Halfway through already!

Halfway through already!

While most of our time during the day is spent in the Lower Ninth Ward serving at the clinical sites and rebuilding Mrs. H’s home, we’re staying at an old historic bed and breakfast in a beautiful area of New Orleans called the Garden District.  It’s located more uptown on higher ground than the Lower Ninth so the aesthetic effects of Katrina aren’t as visible up here.  I’ve really enjoyed going running in the mornings, or yesterday in the afternoon, winding up and down the streets lined with beautiful historic homes with big front porches, iron-clad balconies and dim lighting from gas lanterns.  Sight-seeing via foot has certainly been a highlight of my time here so far.
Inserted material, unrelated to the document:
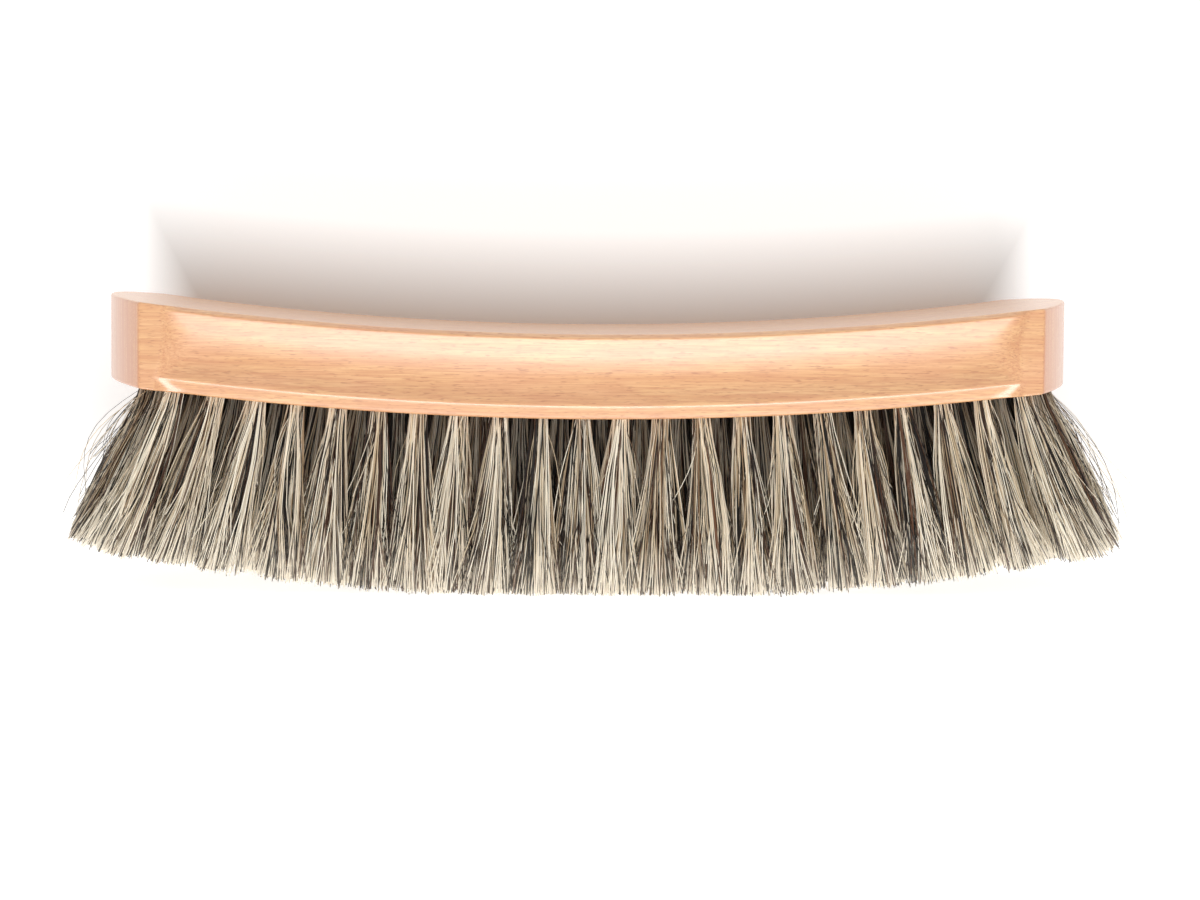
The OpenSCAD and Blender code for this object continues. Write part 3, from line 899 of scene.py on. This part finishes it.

Wednesday, I was at the work site for my last day.  It was cloudy and damp in the morning, so the 10 of us worked inside, texturing and priming the tall ceilinged walls.  Although my neck got tired from straining to paint the ceiling and trim the upper edges of the walls, close quarters in the house with so many people working allowed for awesome conversation and a chance to talk more about individual experiences and perspectives on the concept of “disaster tourism” here in New Orleans.  The volunteer coordinator for the organization we’re working with coined that term, as post-Katrina has drawn in tourists to the Lower Ninth Ward in droves (in tour buses, literally!), making the lives of its residents somewhat of a fish bowl.  This is the last thing these folks deserve as they try to rebuild their lives almost 5 years after the storm.  One of the kind employees at the local Waffle House (where we’re taking bathroom breaks from the work site!) told us that she came back almost a year to the day after Katrina hit because “God knows you can’t leave home.”  It has been a very eye-opening and humbling experience to work in this once-thriving neighborhood.  I can’t wait to return someday to see its progress 🙂

Today, my teammate Allison and I will be volunteering in the Lower Ninth Ward Health Clinic, a non-profit clinic for residents of the parish.  I’m really looking forward to seeing the healthcare side of the spectrum down here while also putting some clinical skills to use!  I’m not going to lie, I’m also super glad I’m not putting on my dirty work clothes again as we’re wearing our uniforms and accessorizing with our stethoscopes and blood pressure cuffs.  I’m pretty sure my mud-, paint- and plaster-stained work jeans have bit the dust and will be in a trash bin by the end of the trip.

This evening, 6 of us will be returning to Touro to shadow in the emergency department!  The group of us that went last night said it was an incredible experience, with lots of hand-on work and opportunities to see unique cases only found in the inner city.  I’m very much looking forward to it as well as our post-Touro social event for the evening – the Rock and Bowl!  Countless times this week, locals have mentioned that the Rock and Bowl is something to be experienced, with great live music and dancing (and supposedly bowling – although it doesn’t seemed to be emphasized as much).  I’m a huge fan of both of those activities, so regardless of our post-Touro scrub/uniform attire, I anticipate being flung around the dance floor to the tune of Zydeco music (washboards, accordions, guitars, you name it!) until the party ends!

We are taking pictures as we go but I sadly forgot the adaptor equipment needed to transfer the photos from my camera to my computer.  Pictures will come as soon as we return to Baltimore though….be on the lookout!